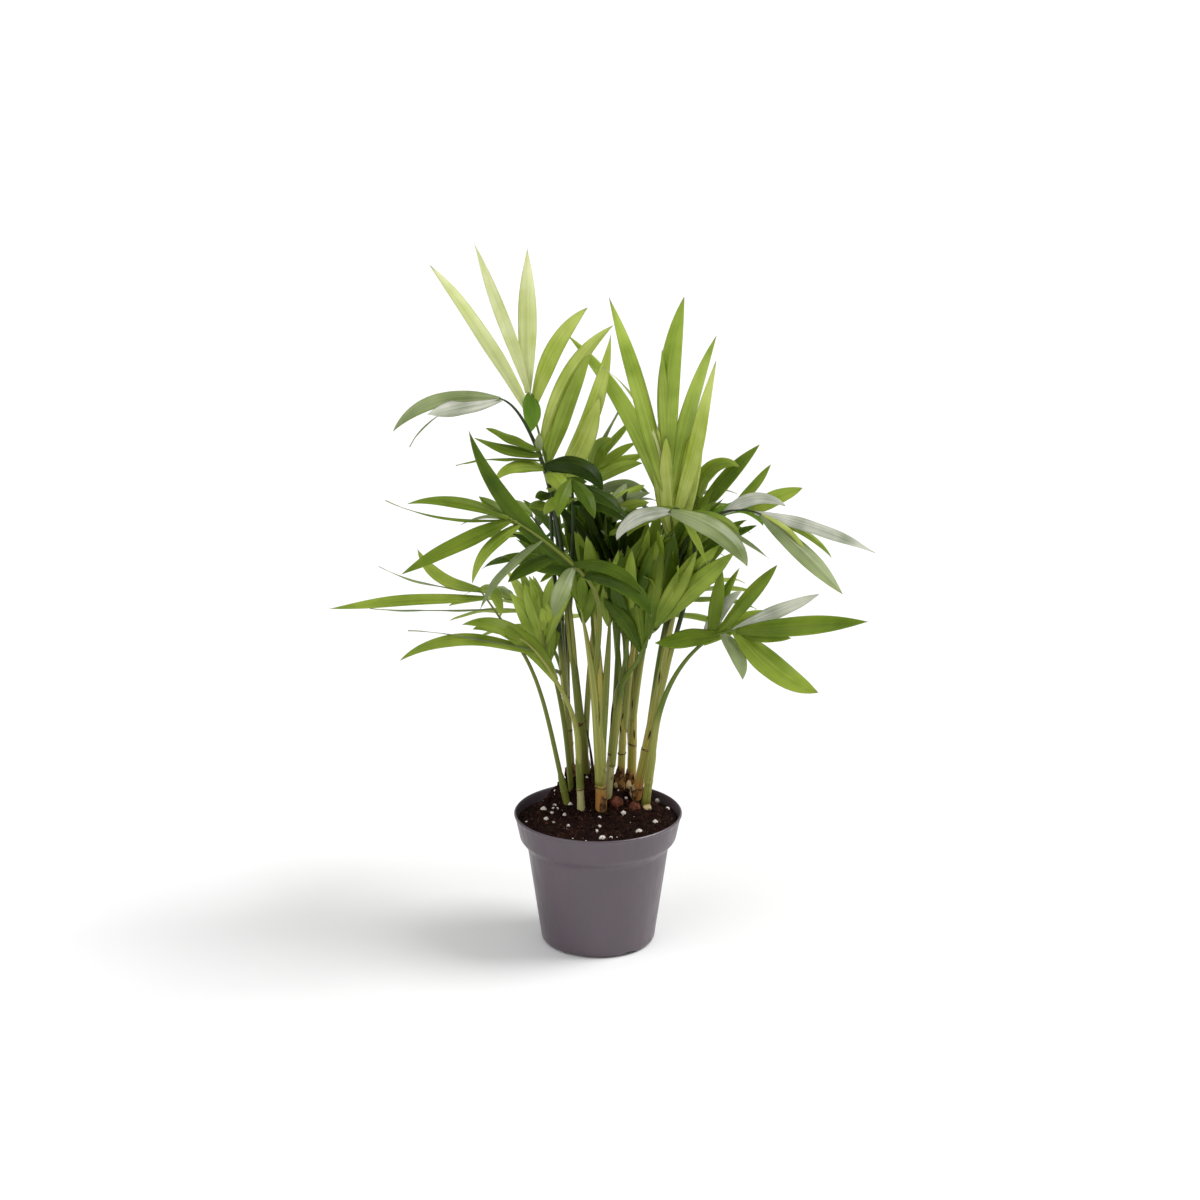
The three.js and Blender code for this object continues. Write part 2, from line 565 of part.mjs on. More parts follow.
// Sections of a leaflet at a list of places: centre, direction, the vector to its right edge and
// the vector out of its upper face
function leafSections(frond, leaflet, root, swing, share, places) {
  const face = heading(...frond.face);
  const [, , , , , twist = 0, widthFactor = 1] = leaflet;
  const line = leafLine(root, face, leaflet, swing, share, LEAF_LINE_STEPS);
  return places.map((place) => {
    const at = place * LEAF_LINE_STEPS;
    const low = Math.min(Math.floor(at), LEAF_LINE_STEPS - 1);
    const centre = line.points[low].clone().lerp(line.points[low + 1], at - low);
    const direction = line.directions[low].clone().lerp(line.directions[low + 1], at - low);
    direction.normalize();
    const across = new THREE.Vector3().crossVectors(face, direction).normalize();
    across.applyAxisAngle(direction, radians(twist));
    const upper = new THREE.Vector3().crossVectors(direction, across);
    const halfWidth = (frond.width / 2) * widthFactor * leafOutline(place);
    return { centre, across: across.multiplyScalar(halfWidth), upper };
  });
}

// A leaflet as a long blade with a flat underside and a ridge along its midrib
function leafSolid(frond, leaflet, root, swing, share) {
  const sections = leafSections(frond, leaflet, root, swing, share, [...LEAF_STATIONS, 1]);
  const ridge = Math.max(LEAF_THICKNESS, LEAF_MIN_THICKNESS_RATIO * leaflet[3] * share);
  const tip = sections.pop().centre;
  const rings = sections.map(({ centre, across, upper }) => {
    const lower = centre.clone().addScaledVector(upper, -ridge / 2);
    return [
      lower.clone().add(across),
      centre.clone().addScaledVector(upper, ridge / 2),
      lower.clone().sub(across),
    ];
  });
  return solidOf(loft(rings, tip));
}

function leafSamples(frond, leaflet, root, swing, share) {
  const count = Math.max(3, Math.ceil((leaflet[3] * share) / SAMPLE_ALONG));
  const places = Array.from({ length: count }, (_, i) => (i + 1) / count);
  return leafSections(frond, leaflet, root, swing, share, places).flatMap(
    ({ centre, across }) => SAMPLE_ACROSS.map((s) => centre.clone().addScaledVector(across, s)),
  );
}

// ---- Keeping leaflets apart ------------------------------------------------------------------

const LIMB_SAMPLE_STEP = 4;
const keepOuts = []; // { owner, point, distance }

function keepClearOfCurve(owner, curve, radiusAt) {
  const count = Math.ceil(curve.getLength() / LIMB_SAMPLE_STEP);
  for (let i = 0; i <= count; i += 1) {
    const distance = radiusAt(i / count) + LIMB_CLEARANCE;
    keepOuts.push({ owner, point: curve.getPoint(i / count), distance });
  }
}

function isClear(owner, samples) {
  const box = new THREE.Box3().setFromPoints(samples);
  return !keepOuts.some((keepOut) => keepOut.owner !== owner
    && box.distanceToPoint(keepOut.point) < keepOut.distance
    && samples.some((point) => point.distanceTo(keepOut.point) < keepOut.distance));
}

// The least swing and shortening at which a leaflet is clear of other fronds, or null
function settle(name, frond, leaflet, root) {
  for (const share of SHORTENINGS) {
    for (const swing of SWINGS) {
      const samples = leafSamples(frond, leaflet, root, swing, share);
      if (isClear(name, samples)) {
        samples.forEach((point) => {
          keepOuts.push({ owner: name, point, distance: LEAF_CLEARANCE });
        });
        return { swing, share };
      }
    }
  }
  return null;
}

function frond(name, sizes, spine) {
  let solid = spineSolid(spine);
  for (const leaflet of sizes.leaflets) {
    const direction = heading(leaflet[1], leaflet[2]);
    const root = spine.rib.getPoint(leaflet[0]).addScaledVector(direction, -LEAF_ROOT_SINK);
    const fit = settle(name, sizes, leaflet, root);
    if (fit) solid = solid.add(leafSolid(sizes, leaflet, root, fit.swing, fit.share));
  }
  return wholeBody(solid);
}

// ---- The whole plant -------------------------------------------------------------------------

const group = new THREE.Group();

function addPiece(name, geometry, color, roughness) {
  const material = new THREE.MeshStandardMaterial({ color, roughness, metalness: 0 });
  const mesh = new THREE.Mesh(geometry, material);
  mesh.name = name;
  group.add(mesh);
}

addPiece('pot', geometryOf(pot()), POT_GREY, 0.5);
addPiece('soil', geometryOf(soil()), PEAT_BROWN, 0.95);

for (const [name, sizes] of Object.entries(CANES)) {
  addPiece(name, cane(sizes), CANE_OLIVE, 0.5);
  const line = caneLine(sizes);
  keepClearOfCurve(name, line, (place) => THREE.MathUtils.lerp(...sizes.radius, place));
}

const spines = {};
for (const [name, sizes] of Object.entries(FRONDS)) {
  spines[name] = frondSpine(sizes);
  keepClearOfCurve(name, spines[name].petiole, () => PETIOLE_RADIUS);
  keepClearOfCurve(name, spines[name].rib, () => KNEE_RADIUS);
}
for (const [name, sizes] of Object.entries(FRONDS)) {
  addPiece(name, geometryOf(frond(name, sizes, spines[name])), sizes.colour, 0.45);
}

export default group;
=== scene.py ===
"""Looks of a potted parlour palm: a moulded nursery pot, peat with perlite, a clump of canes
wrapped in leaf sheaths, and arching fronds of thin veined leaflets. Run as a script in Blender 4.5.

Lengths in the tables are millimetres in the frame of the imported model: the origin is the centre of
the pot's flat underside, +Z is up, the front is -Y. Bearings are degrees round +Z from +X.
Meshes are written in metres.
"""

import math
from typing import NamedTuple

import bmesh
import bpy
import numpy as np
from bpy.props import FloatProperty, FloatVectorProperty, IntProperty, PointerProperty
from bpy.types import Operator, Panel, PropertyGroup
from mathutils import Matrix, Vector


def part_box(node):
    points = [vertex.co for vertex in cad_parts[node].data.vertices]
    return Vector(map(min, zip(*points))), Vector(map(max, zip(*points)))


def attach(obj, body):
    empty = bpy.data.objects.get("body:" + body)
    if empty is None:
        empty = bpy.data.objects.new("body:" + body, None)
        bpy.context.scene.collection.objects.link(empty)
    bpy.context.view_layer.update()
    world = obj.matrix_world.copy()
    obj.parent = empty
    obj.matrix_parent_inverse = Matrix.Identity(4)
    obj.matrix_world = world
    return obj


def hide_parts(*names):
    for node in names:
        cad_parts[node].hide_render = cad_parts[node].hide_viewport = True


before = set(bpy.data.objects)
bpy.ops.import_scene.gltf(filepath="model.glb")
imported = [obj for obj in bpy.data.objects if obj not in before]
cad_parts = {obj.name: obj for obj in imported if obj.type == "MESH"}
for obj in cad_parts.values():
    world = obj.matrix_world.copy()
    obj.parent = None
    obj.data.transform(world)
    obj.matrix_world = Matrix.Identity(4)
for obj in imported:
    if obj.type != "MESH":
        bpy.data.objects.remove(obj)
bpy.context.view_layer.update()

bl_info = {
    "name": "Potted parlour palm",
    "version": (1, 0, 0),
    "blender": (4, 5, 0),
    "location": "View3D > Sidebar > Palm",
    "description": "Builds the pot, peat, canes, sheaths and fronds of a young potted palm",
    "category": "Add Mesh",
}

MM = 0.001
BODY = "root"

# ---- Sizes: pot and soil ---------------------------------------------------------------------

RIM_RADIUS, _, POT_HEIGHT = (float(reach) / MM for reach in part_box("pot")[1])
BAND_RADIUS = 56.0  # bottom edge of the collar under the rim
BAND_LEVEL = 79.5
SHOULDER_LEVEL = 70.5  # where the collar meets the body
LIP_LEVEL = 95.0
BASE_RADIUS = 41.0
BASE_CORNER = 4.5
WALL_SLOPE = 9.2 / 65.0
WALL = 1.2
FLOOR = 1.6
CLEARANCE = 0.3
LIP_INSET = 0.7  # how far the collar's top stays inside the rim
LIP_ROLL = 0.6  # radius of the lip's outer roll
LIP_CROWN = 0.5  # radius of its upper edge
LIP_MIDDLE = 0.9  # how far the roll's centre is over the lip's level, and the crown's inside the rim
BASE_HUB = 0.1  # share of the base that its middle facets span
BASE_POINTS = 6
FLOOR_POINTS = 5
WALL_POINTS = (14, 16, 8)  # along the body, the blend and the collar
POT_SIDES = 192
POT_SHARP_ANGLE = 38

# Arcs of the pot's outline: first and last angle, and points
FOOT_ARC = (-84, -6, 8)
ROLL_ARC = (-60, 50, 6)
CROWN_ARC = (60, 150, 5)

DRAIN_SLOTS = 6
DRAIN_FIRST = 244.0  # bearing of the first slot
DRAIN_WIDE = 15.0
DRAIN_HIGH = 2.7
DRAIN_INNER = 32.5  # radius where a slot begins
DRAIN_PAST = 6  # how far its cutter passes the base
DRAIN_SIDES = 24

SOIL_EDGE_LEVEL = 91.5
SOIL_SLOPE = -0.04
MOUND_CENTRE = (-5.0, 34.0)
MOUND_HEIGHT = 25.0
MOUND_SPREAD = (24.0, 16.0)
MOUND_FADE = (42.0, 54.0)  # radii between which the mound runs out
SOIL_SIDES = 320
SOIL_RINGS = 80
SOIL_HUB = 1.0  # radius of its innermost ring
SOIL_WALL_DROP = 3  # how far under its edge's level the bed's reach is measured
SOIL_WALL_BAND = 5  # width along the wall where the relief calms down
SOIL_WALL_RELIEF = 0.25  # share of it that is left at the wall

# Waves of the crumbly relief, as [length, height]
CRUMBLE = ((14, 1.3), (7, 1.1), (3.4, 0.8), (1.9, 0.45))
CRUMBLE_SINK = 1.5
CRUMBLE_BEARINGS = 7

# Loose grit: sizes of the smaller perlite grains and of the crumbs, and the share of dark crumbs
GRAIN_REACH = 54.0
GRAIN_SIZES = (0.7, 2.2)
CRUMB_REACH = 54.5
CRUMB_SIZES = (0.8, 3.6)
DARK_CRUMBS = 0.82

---

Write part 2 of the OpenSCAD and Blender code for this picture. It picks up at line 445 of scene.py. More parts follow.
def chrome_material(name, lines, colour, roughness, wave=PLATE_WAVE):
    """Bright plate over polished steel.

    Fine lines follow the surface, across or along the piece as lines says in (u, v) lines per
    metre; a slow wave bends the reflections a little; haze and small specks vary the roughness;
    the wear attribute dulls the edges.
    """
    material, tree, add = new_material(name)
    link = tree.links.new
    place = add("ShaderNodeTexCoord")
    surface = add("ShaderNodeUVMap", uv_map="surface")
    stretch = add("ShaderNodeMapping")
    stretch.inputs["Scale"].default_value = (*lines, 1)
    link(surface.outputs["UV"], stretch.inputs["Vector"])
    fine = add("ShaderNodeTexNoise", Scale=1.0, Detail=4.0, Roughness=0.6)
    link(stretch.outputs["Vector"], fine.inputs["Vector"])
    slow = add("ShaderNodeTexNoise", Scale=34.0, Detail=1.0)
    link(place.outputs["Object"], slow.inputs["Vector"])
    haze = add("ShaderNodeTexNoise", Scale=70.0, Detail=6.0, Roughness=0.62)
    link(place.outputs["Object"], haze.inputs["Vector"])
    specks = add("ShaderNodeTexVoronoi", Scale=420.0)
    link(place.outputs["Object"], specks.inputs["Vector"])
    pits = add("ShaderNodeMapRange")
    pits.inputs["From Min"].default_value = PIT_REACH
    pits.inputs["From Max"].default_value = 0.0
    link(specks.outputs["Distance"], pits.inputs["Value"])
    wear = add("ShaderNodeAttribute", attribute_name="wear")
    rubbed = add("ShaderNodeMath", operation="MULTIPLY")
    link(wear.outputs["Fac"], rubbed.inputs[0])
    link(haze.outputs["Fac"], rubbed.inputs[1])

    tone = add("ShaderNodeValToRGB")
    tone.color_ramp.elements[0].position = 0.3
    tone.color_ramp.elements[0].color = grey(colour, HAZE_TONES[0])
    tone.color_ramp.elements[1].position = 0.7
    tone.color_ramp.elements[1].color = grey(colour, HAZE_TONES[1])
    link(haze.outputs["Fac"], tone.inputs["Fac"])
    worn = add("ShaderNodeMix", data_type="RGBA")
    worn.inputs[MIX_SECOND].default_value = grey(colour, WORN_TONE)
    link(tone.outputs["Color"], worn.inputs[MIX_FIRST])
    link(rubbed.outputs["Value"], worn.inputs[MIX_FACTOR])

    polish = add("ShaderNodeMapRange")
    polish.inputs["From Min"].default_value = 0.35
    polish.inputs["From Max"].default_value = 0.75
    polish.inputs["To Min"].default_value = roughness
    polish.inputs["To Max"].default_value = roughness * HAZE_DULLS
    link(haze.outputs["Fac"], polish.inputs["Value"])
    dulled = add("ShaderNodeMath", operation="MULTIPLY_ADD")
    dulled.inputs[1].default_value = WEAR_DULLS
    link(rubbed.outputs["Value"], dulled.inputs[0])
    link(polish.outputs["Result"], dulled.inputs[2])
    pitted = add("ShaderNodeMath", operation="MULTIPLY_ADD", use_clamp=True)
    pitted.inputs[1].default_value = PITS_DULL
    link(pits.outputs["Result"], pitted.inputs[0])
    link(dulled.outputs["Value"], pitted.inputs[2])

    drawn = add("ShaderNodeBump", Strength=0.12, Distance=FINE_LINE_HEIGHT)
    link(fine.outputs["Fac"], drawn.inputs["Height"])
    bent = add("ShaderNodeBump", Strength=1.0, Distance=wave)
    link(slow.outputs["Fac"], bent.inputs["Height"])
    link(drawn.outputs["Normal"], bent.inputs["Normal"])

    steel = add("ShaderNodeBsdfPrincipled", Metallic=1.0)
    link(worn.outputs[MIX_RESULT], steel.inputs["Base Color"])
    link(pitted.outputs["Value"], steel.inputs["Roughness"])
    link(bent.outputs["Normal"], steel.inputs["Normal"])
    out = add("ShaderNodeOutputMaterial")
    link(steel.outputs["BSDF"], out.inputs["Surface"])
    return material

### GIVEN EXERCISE
Set down, without any change, only the lines from the line that holds "cad_parts[node].hide_render = cad_parts[node].hide_viewport" through the line that holds "# ---- Sizes: pot", both lines included.

### SOLUTION
        cad_parts[node].hide_render = cad_parts[node].hide_viewport = True


before = set(bpy.data.objects)
bpy.ops.import_scene.gltf(filepath="model.glb")
imported = [obj for obj in bpy.data.objects if obj not in before]
cad_parts = {obj.name: obj for obj in imported if obj.type == "MESH"}
for obj in cad_parts.values():
    world = obj.matrix_world.copy()
    obj.parent = None
    obj.data.transform(world)
    obj.matrix_world = Matrix.Identity(4)
for obj in imported:
    if obj.type != "MESH":
        bpy.data.objects.remove(obj)
bpy.context.view_layer.update()

bl_info = {
    "name": "Potted parlour palm",
    "version": (1, 0, 0),
    "blender": (4, 5, 0),
    "location": "View3D > Sidebar > Palm",
    "description": "Builds the pot, peat, canes, sheaths and fronds of a young potted palm",
    "category": "Add Mesh",
}

MM = 0.001
BODY = "root"

# ---- Sizes: pot and soil ---------------------------------------------------------------------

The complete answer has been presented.